El Cristo del Ministerio del Interior se estira en su cruz como un atleta en las paralelas, leyendo un folleto que previene contra los agresores sexuales, mientras escucha a Pepón, el alcalde rojelio, que dice que las concertinas pinchan más que las sevillanas de Lenin.

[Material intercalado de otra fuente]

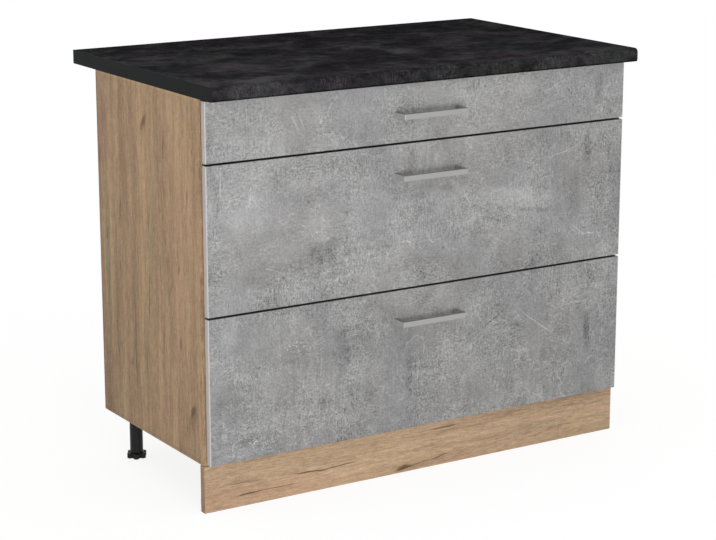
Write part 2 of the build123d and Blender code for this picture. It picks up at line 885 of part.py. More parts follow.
for level_name, level in levels.items():
    z = runner_z(level)
    runner = left_runner(z)
    keep(runner, f"{level_name}_runner_left")
    with BuildPart() as right_runner:
        mirror(runner, about=Plane.YZ)
    keep(right_runner.part, f"{level_name}_runner_right")
    front_pair = roller_pair(front_roller_y, z + front_roller_w, front_roller_out, front_roller_r)
    keep(front_pair, f"{level_name}_front_rollers")
    rear_pair = roller_pair(rear_roller_y, z + rear_roller_w, rear_roller_out, roller_r)
    keep(rear_pair, f"{level_name}_rear_rollers")

    keep(drawer_front(level), f"{level_name}_drawer_front")
    keep(drawer_handle(level), f"{level_name}_drawer_handle")
    keep(drawer_brackets(level), f"{level_name}_drawer_brackets")
    steel_side = left_drawer_side(level)
    keep(steel_side, f"{level_name}_drawer_side_left")
    with BuildPart() as right_side:
        mirror(steel_side, about=Plane.YZ)
    keep(right_side.part, f"{level_name}_drawer_side_right")
    keep(drawer_bottom(level), f"{level_name}_drawer_bottom")
    keep(drawer_back(level), f"{level_name}_drawer_back")
    keep(drawer_screws(level), f"{level_name}_drawer_screws")
    if level["deep"]:
        keep(rail_rods(level), f"{level_name}_drawer_rods")

print(f"drawer travel {drawer_travel:.2f} mm, front roller radius {front_roller_r:.3f} mm")
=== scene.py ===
"""Looks of a base cabinet with three drawers: pieces, finishes, studio light and camera.

Metres throughout. X runs across the front, Y from the front to the wall, Z up from the floor.
"""

import json
import math
from functools import partial

import bmesh
import bpy
from bpy.props import FloatProperty, FloatVectorProperty, PointerProperty
from mathutils import Matrix, Vector

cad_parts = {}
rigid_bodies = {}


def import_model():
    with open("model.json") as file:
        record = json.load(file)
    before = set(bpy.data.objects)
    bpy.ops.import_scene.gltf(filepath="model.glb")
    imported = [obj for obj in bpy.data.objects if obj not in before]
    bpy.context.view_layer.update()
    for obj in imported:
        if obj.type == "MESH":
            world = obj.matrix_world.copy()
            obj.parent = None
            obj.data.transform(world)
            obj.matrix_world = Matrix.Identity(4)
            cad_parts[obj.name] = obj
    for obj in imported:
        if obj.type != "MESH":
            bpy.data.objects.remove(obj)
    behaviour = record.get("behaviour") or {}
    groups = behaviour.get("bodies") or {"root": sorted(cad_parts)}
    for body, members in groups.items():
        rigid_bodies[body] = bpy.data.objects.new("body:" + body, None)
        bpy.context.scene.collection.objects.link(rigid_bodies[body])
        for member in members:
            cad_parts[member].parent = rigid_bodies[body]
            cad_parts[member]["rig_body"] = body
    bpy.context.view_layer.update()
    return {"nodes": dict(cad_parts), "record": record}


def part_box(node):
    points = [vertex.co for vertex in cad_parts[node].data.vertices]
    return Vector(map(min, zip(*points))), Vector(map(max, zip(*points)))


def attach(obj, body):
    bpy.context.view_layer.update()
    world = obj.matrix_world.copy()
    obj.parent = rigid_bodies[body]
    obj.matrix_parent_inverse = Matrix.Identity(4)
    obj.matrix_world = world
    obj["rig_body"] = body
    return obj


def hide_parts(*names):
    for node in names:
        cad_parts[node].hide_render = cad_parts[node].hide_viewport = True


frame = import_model()

bl_info = {
    "name": "Base Cabinet with Drawers",
    "version": (1, 0, 0),
    "blender": (4, 5, 0),
    "location": "View3D > Sidebar > Cabinet",
    "description": "Dresses a three-drawer base cabinet and sets up its studio",
    "category": "Object",
}

LEVELS = ("top", "middle", "bottom")
DEEP_LEVELS = ("middle", "bottom")
SPOTS = ("front_left", "front_right", "rear_left", "rear_right")
FOOT_LOBES = 6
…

-El asesino de Anabel Segura en la puerta de la prisión era como un náufrago agarrado al carrito del supermercado –dice don Camilo–. Parece el Pascual Duarte que se perdió en la isla. Valentín Tejero, Tejero el malo, asesino de la niña Olga Sangrador, era como el mismo Robinson Crusoe, melena y guedejas, suciedad y barba. La idea es que era un disfraz para pasar desapercibido, luego en casa darse un afeitado y salir de extranjis a ver el ludribio que se ofrece.
-En la sociedad proletaria estos ciudadanos estarían encerrados para siempre. Son restos del vicio capitalista –dice Pepón–, exhibiendo un tatuaje que nadie sabe por qué dice: "¡Biba el médico Llamazares!".
-Más o menos como la Bestia de Zhitomir o Anatoli Onoprienko, proclama Don Camilo con una ventosidad de falso decano de Jurídicas villano como pedo de lobo.

El Cristo pone paz llamando al ministro del desorden que aprovecha la bronca entre contrarios para evitarse el marrón del tirón de orejas por abandonar los corderos a su suerte.

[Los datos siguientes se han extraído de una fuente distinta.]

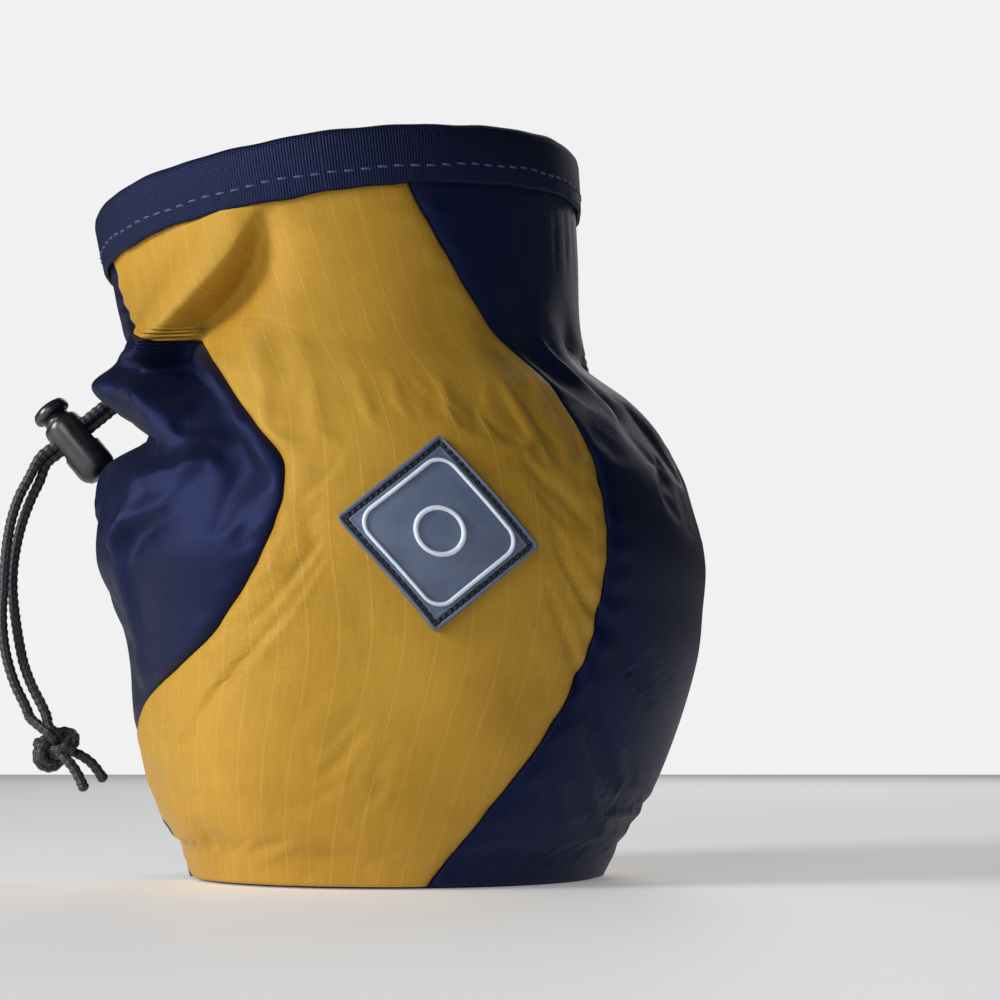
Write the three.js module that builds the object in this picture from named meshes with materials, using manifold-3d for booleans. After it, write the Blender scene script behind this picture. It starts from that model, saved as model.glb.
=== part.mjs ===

-Jorge, ¿cómo te has opuesto a soltar a los asesinos?
-Han sido los de Estrasburgo, yo bien quisiera…
-Pero cuando quieres, bien que te esmeras en interpretar las leyes. Mira esa que acabas de emitir para evitar disgustos a los políticos…
-Señor, es para sujetar a los violentos.
-No hay más violento, Jorge, que el que abusa del poder.
-¡Córcholis, qué bonito, Jesús!
-Prepárate para correr en socorro de tus hermanos.
-¿Tú crees, Jesús?
-¡Estáis tentando al demonio!
-¡Líbranos, Señor!
-Sin embargo, todo esto es una imprudencia por acumulación. Es como si le abriéramos las puertas del cielo a réprobos y blasfemos. Incluso aunque estén arrepentidos, no pueden ignorar la provocación. Habéis dado muchas facilidades para que se animen y ahora será difícil calmarlos. ¡Ojalá alguien tenga un plan secreto para salir del caos, porque si no me veo acosado por el Innombrable!
-Yo confío en el jefe de policía, don Ignacio Cosidó, que siempre está al loro –remata don Camilo.
-¿Y tú, Jorge, hijo mío?
-Yo voy a ir a misa de gallo y pienso pedir la comunión.

Comunión de ingenuos y liberación de asesinos.